Folha de S. Paulo
Proposta é coerente com o que foi a política
externa de seus governos anteriores e vai além
Lula foi
à ONU defender
sua visão sobre o que a globalização deve ser. É uma proposta inteiramente
coerente com o que foi a política externa de seus governos anteriores, mas que
dá alguns passos à frente.
A essência do discurso de
Lula foi uma defesa do multilateralismo, a negociação de soluções globais para
problemas globais em instituições
como a ONU ou a Organização Mundial do Comércio, ambas defendidas
por Lula em seu discurso. Lula também defendeu um tratado sobre pandemias a
ser celebrado no âmbito da Organização Mundial da Saúde e uma
"governança intergovernamental da inteligência artificial".

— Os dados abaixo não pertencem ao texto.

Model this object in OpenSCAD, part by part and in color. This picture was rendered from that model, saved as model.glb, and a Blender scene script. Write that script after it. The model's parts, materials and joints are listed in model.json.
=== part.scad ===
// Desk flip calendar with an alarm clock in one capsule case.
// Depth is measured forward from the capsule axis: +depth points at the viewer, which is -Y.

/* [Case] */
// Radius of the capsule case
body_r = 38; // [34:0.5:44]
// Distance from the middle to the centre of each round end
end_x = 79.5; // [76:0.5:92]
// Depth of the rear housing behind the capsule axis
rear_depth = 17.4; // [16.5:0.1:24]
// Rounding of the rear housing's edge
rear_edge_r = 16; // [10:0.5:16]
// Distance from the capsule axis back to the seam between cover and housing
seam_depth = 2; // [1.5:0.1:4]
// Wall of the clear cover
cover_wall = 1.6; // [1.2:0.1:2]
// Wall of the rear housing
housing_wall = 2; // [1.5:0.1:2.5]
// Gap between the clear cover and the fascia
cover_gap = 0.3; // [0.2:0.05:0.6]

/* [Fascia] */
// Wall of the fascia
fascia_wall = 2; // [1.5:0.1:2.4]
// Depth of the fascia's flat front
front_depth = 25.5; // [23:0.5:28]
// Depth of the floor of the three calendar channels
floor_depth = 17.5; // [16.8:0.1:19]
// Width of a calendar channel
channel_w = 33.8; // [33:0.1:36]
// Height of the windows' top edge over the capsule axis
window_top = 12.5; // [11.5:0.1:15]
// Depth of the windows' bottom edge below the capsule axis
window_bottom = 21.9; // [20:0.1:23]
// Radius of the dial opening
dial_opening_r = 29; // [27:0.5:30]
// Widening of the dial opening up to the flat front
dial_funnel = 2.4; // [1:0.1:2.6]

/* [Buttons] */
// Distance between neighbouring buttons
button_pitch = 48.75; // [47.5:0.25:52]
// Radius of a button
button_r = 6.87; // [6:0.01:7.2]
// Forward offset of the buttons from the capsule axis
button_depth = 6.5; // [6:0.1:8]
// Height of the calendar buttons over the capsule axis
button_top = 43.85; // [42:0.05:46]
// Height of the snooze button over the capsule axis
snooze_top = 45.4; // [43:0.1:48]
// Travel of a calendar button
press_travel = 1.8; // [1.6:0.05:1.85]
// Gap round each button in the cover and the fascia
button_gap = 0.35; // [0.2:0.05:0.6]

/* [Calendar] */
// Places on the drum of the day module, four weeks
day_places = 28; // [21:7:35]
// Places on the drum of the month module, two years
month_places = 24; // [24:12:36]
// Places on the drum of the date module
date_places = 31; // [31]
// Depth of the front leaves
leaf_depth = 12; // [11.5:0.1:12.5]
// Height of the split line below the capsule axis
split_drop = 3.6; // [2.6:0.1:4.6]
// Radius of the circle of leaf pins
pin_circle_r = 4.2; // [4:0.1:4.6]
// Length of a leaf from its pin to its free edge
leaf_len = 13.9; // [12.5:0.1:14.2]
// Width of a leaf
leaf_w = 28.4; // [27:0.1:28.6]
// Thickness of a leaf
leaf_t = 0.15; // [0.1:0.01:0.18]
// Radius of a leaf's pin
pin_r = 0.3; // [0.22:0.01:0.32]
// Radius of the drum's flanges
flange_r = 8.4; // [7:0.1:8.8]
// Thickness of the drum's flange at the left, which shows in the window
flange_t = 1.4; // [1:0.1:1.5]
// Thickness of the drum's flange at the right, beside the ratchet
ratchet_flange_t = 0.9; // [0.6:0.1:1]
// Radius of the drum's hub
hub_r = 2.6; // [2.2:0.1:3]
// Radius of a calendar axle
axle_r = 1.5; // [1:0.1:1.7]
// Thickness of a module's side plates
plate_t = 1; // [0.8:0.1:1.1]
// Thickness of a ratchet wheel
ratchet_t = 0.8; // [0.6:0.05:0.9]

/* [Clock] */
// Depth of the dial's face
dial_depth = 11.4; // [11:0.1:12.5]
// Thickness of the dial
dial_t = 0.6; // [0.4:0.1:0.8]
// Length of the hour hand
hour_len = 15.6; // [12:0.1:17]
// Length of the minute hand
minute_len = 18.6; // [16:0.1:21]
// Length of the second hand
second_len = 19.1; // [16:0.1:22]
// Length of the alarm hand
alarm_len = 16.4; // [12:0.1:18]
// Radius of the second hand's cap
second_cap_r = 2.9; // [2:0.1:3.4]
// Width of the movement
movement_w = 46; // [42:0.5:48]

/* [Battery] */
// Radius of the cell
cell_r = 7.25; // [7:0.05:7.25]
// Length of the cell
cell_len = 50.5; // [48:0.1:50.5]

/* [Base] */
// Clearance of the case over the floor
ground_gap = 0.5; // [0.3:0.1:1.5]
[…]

O discurso de Lula começou defendendo o "Pacto para o Futuro", documento aprovado em uma reunião ocorrida poucos dias antes da abertura da Assembleia. Em seu item 7, o documento diz: "hoje nos comprometemos com um novo começo do multilateralismo". A frase mais forte do discurso de Lula foi "expressões como 'desglobalização' se tornaram corriqueiras. Mas é impossível 'desplanetizar' nossa vida em comum".

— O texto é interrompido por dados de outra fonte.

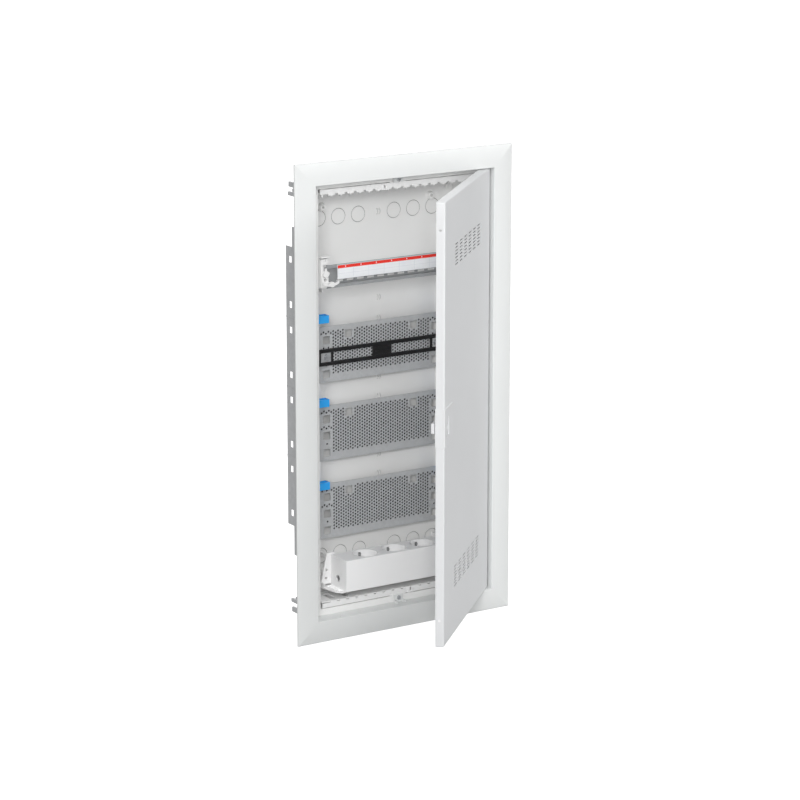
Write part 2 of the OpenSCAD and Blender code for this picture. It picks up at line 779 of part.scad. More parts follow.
// A swinging claw at the top right corner, with a hub on its screw and two prongs
module claw() translate([claw_x, 0, claw_z]) difference() {
    union() {
        rod(0, 0, [44, 66], 5.4);
        block([0, 14], [44, 47], [-5.4, 15.5]);
        block([12, 15.4], [44, 60], [8, 15.5]);
        block([12, 15.4], [44, 62], [-5.2, 0.4]);
    }
    rod(0, 0, [40, 70], claw_bore);
}

module claw_top_right() color(zinc) in_wall() claw();
module claw_top_left() color(zinc) in_wall() mirror([1, 0, 0]) claw();
module claw_bottom_right() color(zinc) in_wall() mirror([0, 0, 1]) claw();
module claw_bottom_left() color(zinc) in_wall() mirror([1, 0, 0]) mirror([0, 0, 1]) claw();

module claw_screws() color(steel) in_wall() both_sides() top_and_bottom() {
    translate([claw_x, step_depth, claw_z]) rotate([90, 0, 0]) screw_head(4, 0.4 + lip_t);
    rod(claw_x, claw_z, [step_depth - eps, 72], 2.05);
}

// ---------------------------------------------------------------- door

// Carries a part drawn in the closed door's place to where the open door stands
module on_door() {
    translate([hinge_x, hinge_d, 0]) rotate([0, 0, door_open]) translate([-hinge_x, -hinge_d, 0]) children();
}

slot_l = 21;
slot_h = 2;
vent_pitch_x = 30.6;
vent_pitch_z = 4.95;
vent_z = 243;
latch_w = 49;
latch_half = 28.5;
latch_cut = [-door_w / 2 - 1, -door_w / 2 + latch_w - 4];
latch_d = [door_face, door_face + door_t + 0.8];
flange_hole_z = 290.5;

module vent_group() for (i = [0 : vent_cols - 1]) for (j = [0 : vent_rows - 1])
    translate([(i - (vent_cols - 1) / 2) * vent_pitch_x, (j - (vent_rows - 1) / 2) * vent_pitch_z])
        square([slot_l, slot_h], center = true);

module door_panel() color(door_white) in_wall() on_door() difference() {
    block([-door_w / 2, door_w / 2], [door_face, door_face + door_t], [-door_h / 2, door_h / 2]);
    block([-door_w / 2 + sheet_t, door_w / 2 - sheet_t], [door_face + sheet_t, door_face + door_t + 1],
          [-door_h / 2 + sheet_t, door_h / 2 - sheet_t]);
    for (z = [-vent_z, vent_z])
        plate_xz([door_face - 1, door_face + sheet_t + 1]) translate([0, z]) vent_group();
    // Opening for the latch, through the face and the free-edge flange
    block(latch_cut, [door_face - 1, door_face + door_t + 1], [-latch_half + 4, latch_half - 4]);
    for (z = [-flange_hole_z, flange_hole_z])
        translate([-door_w / 2 - 1, 0.5, z]) rotate([0, 90, 0]) cylinder(h = sheet_t + 2, r = 1.8);
    top_and_bottom() translate([hinge_x, hinge_d, door_h / 2 - 3]) cylinder(h = 5, r = pin_r + pin_play);
}

// Brackets inside the door's hinge corners that hold the pins
module hinge_brackets() color(steel) in_wall() on_door() top_and_bottom() difference() {
    union() {
        block([hinge_x - 9, door_w / 2 - sheet_t], [door_face + sheet_t, 4], [313, 314.6]);
        block([hinge_x - 9, door_w / 2 - sheet_t], [door_face + sheet_t, door_face + sheet_t + 1.2],
              [314.6, door_h / 2 - sheet_t]);
        block([hinge_x - 9, hinge_x - 7.4], [door_face + sheet_t, 4], [314.6, door_h / 2 - sheet_t]);
    }
    translate([hinge_x, hinge_d, 310]) cylinder(h = 8, r = pin_r + pin_play);
}

pin_tip = open_h / 2 + lip_t + 2.6;

module hinge_pins() color(steel) in_wall() on_door() top_and_bottom() translate([hinge_x, hinge_d, 0]) {
    translate([0, 0, 309]) cylinder(h = pin_tip - 309, r = pin_r);
    translate([0, 0, 307.4]) cylinder(h = 1.6, r = 2.2);
    translate([0, 0, 316]) cylinder(h = 1.2, r = 1.55);
}

// Bearing plates on the back of the frame's lip, one above and one below the door
module hinge_plates() color(steel) in_wall() top_and_bottom() difference() {
    block([hinge_x - 10, hinge_x + 8], [hinge_d - 1.9, 0.8], [open_h / 2 + lip_t, open_h / 2 + lip_t + 1.6]);
    translate([hinge_x, hinge_d, open_h / 2]) cylinder(h = 6, r = pin_r + pin_play);
}

button_x = [-door_w / 2 + 5, -door_w / 2 + 21];
button_half = 13;
bolt_half = 7.2;
bolt_tip = -open_w / 2 - 1.7;
slide_travel = 5;

// The latch's body: a raised cover plate over a hollow block in the door's free edge
module latch_housing() color(white) in_wall() on_door() difference() {
    union() {
        block([-door_w / 2 - 0.6, -door_w / 2 + latch_w], [door_face - 1, door_face],
              [-latch_half, latch_half]);
        block([-door_w / 2 - 0.6, -door_w / 2], latch_d, [-latch_half, latch_half]);
        block([-door_w / 2, -door_w / 2 + latch_w - 4.2], latch_d, [-latch_half + 4.1, latch_half - 4.1]);
    }
    // Window for the button, hollow for the slider, and gap for the bolt
    block([button_x[0], button_x[1] + slide_travel + 0.3], [door_face - 2, door_face + 5],
          [-button_half - 0.3, button_half + 0.3]);
    block([-door_w / 2 + 2, -door_w / 2 + latch_w - 6], [door_face + 2.4, door_face + door_t + 2],
          [-latch_half + 6, latch_half - 6]);
}

module latch_slider() color(white) in_wall() on_door() difference() {
    union() {
        block([button_x[0] + 0.3, button_x[1]], [door_face - 0.8, door_face + 4],
              [-button_half, button_half]);
        block([button_x[0] + 0.3, button_x[1] + 3], [door_face + 4, door_face + door_t + 1.9],
              [-bolt_half, bolt_half]);
        block([bolt_tip, button_x[1] + 3], [8.6, 12.9], [-bolt_half, bolt_half]);
    }
    // Finger recess in the button
    translate([button_x[0] + 8, door_face - 6.4, 0]) sphere(r = 7.2);
}

// Zigzag leaf spring between the slider and the housing's end wall
spring_t = 0.6;
spring_leaves = 6;
spring_from = button_x[1] + 3.1;
spring_to = -door_w / 2 + latch_w - 6.1;
spring_pitch = (spring_to - spring_from - spring_t) / (spring_leaves - 1);

module latch_spring() color(steel) in_wall() on_door() for (i = [0 : spring_leaves - 1]) {
    x = spring_from + i * spring_pitch;
    side = i % 2 == 0 ? 1 : -1;
    block([x, x + spring_t], [door_face + 6, door_face + 12], [-6, 6]);
    if (i < spring_leaves - 1)
        block([x, x + spring_pitch + spring_t], [door_face + 6, door_face + 12],
              [side * 6 - spring_t / 2, side * 6 + spring_t / 2]);
}

// ---------------------------------------------------------------- nodes

wall_box();
trim_frame();
frame_clamp_top();
frame_clamp_bottom();
frame_clamp_screws();
comb_flange_top();
comb_flange_bottom();
side_upright_left();
side_upright_right();
upright_screws();
din_rail();
rail_bracket_left();
rail_bracket_right();
rail_knob_left();
rail_knob_right();
rail_lever_left();
rail_lever_right();
label_holder();
label_band();
plate_upper();
plate_middle();
plate_lower();
plate_screws();
catch_upper_left();
catch_middle_left();
catch_lower_left();
catch_upper_right();
catch_middle_right();
catch_lower_right();
device_strap();
strap_anchors();
strap_stud_left();
strap_stud_right();
strip_housing();
strip_base();
socket_left();
socket_middle();
socket_right();
earth_clips();
live_busbar();
neutral_busbar();
earth_bar();
strip_bracket_left();
strip_bracket_right();
strip_screws();
wall_bracket_left();
wall_bracket_right();
bracket_screws();
claw_screws();
claw_top_left();
claw_top_right();
claw_bottom_left();
claw_bottom_right();
hinge_plates();
door_panel();
hinge_brackets();
hinge_pins();
latch_housing();
latch_slider();
latch_spring();
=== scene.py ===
import json
import math

import bmesh
import bpy
from mathutils import Matrix, Vector


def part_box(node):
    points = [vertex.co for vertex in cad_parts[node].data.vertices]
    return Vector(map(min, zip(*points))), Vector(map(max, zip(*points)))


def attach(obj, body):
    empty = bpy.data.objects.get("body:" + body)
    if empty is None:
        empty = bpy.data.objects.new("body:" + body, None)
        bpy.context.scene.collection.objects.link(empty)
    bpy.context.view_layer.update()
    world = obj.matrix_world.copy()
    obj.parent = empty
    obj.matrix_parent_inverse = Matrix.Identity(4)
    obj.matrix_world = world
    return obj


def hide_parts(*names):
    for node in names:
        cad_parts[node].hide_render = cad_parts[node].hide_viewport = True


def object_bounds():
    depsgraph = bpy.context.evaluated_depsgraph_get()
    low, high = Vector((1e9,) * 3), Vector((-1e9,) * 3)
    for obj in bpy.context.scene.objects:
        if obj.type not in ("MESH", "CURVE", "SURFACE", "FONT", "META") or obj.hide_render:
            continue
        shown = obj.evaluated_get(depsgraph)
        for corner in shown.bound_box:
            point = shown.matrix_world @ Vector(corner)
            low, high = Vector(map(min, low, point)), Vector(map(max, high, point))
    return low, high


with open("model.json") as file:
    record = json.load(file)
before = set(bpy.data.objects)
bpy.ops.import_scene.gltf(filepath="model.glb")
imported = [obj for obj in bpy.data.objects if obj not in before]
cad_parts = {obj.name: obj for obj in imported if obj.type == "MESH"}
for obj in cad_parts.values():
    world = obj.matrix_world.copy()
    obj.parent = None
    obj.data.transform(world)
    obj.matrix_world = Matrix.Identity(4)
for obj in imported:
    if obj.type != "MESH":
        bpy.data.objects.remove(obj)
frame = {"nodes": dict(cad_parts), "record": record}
cad_bounds = [list(v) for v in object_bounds()]
NODES = frame["nodes"]
RECORD = frame["record"]
MM = 0.001
# The finished wall surface lies this far in front of the row's origin
WALL_Y = -0.083
SLOT_OF = {s["node"]: s["material_slot"] for s in RECORD["subparts"]}
JOINTS = {j["name"]: j for j in RECORD["behaviour"]["joints"]}

# ------------------------------------------------------------------ camera

YAW, PITCH = 0.56993, 0.23766
CAMERA_PLACE = (-2.4425, -3.8812, 1.0844)
LENS, SENSOR = 138.23, 36
forward = Vector((math.sin(YAW) * math.cos(PITCH), math.cos(YAW) * math.cos(PITCH), -math.sin(PITCH)))
right = Vector((math.cos(YAW), -math.sin(YAW), 0))
camera_data = bpy.data.cameras.new("camera")
camera_data.lens = LENS
camera_data.sensor_width = SENSOR
camera_data.clip_end = 100
camera = bpy.data.objects.new("camera", camera_data)
bpy.context.scene.collection.objects.link(camera)
camera.matrix_world = Matrix.Translation(CAMERA_PLACE) @ Matrix(
    (right, right.cross(forward), -forward)).transposed().to_4x4()
bpy.context.scene.camera = camera

# ------------------------------------------------------------------ materials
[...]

A extrema direita costuma caracterizar o
multilateralismo como "globalismo", mas isso é falso. Nenhuma
organização global tem poder
de governo. Elas representam um compromisso de que os países membros tentarão
resolver através da negociação
problemas globais impossíveis de serem resolvidos por cada um deles,
isoladamente.
Mas o antiglobalismo de Bolsonaro —que
deu as caras no discurso de Milei—
é sobretudo sacanagem contra os pobres. Ninguém ali está sinceramente
preocupado com o risco de a ONU fazer seu filho virar gay. O medo é que a
união dos países impeça os ricos de sonegarem impostos, ou proíba Elon
Musk de patrocinar golpistas, ou coloque limites sobre a
exploração predatória de
recursos naturais. Bolsonaro e Milei não querem fortalecer o Brasil ou a Argentina diante
da ONU, querem enfraquecê-los diante de interesses econômicos que, estes sim,
já são globalizados.
Essa aposta no multilateralismo muitas vezes
é ignorada nas análises sobre a política externa dos primeiros governos
Lula. É fácil entender por que: ela não é politicamente
instrumentalizável. Nesse caso, a diferença entre governos tucanos e petistas foi uma
inflexão, não uma ruptura. No governo FHC, o
mesmo Celso
Amorim que foi chanceler de Lula atuou sob ordens de José
Serra na OMC para conseguir a quebra de patentes que deu origem a nossos
medicamentos genéricos.
Na segunda metade dos anos 2000, os
resultados dessa estratégia foram se mostrando decepcionantes. O Brasil quase
conseguiu mediar um acordo importantíssimo na Organização Mundial de
Comércio, que provavelmente teria ajudado o mundo a crescer mais rápido nos
anos seguintes. Porém, na última hora, Estados
Unidos e Índia deram
para trás. A ONU não foi reformada para incluir novas vozes, como pareceu que
seria nos anos 2000. Desde então, o multilateralismo entrou em uma crise cada
vez mais profunda.
Entendo quem ache que o discurso
multilateralista de Lula parece velho, ideologicamente preso na época de seus
primeiros mandatos. Mas essa crítica só faria sentido se, desde então,
alguma outra visão tivesse oferecido soluções melhores para os problemas globais, que
continuam se agravando. Respire a fumaça no ar e me diga se isso aconteceu.